Tuesday, December 18, 2012

Thoughts on 48fps High Frame Rate

This weekend watching THE HOBBIT: AN UNEXPECTED JOURNEY in the High Frame Rate (48fps) format was bittersweet. I loved every minute of it (with the exception of characters in the foreground appearing to be moving in fast-forward from time to time). Everything on screen looks real! The mountains of gold inside Erebor is a sight to behold.

My biggest compliment to HFR & 3D is that while you do have to wear 3D glasses, the image is so crisp and clear that it seems like you are not wearing glasses at all. No blurring effect from the 3D at all. The movie had moments of focusing in and out but that was probably only to give the presentation more of a film quality to it. The HFR also brings out the best in CGI. Nothing can take you out of a film quicker than CGI. With HFR I found myself continuously wondering what was computer generated and what was miniature.

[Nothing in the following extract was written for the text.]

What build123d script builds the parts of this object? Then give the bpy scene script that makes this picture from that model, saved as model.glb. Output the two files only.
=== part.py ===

Director Peter Jackson loves to do both and here it is seemingly flawless. The best example I can give is that there is a scene in his King Kong film where a bunch of people are running away from dinosaurs, if you don't remember I'm reminding you that it looked like crap. Everything about that scene was flat and blurry. In THE HOBBIT a similar scene takes place as our band of merry Dwarves and Gandalf are running for their lives in Goblin Town. The action is flawless and no blur whatsoever.

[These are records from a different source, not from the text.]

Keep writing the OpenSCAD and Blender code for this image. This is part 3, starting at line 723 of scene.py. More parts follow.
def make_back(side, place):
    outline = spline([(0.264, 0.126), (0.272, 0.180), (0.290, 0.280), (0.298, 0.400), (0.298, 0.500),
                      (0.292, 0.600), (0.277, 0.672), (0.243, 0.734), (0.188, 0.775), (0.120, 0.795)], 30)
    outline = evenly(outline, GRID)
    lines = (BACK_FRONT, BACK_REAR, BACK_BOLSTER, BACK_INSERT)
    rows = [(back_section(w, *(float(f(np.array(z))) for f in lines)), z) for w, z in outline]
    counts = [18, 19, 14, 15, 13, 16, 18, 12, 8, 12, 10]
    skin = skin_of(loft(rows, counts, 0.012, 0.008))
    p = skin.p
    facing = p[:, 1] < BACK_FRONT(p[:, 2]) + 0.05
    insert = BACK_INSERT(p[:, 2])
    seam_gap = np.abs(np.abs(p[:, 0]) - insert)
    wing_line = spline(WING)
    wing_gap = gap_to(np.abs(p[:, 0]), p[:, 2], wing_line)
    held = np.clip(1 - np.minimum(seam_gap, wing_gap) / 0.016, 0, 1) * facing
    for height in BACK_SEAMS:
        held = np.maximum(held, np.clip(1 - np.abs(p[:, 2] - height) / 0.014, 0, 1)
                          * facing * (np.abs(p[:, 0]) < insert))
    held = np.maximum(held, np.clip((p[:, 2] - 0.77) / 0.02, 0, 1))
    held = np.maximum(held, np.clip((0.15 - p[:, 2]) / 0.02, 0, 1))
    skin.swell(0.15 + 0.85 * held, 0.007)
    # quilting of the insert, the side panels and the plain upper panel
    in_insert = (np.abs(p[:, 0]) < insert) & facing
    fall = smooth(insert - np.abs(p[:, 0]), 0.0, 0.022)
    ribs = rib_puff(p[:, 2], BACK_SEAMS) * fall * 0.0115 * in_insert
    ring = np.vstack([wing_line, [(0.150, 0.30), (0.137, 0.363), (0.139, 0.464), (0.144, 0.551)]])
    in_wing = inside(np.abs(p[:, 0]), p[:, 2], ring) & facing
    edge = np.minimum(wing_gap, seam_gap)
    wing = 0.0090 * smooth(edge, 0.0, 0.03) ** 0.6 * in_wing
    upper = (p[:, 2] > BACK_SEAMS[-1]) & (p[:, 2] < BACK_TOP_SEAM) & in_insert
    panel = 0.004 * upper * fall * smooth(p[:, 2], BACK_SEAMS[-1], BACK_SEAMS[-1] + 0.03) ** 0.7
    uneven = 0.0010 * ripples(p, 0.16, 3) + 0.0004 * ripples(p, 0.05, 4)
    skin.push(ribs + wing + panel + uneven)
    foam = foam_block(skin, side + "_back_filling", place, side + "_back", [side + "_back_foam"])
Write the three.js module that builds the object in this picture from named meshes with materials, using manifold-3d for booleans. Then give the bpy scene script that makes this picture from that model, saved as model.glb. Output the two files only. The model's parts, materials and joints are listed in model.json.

Here's where the bittersweetness comes in; I love film, I love 24fps it has a realness to it whereas 48fps looses that “look” we movie lovers all appreciate. I think the trick is and what ultimately makes THE HOBBIT shown in 48fps work is that the movie is still cinematic, very cinematic. A lot of kinks in the format need to be fixed and more than likely will as technology moves forward. This format won't be for every genre and I hope Hollywood sees that, sadly they won't so choose your HFR movies carefully.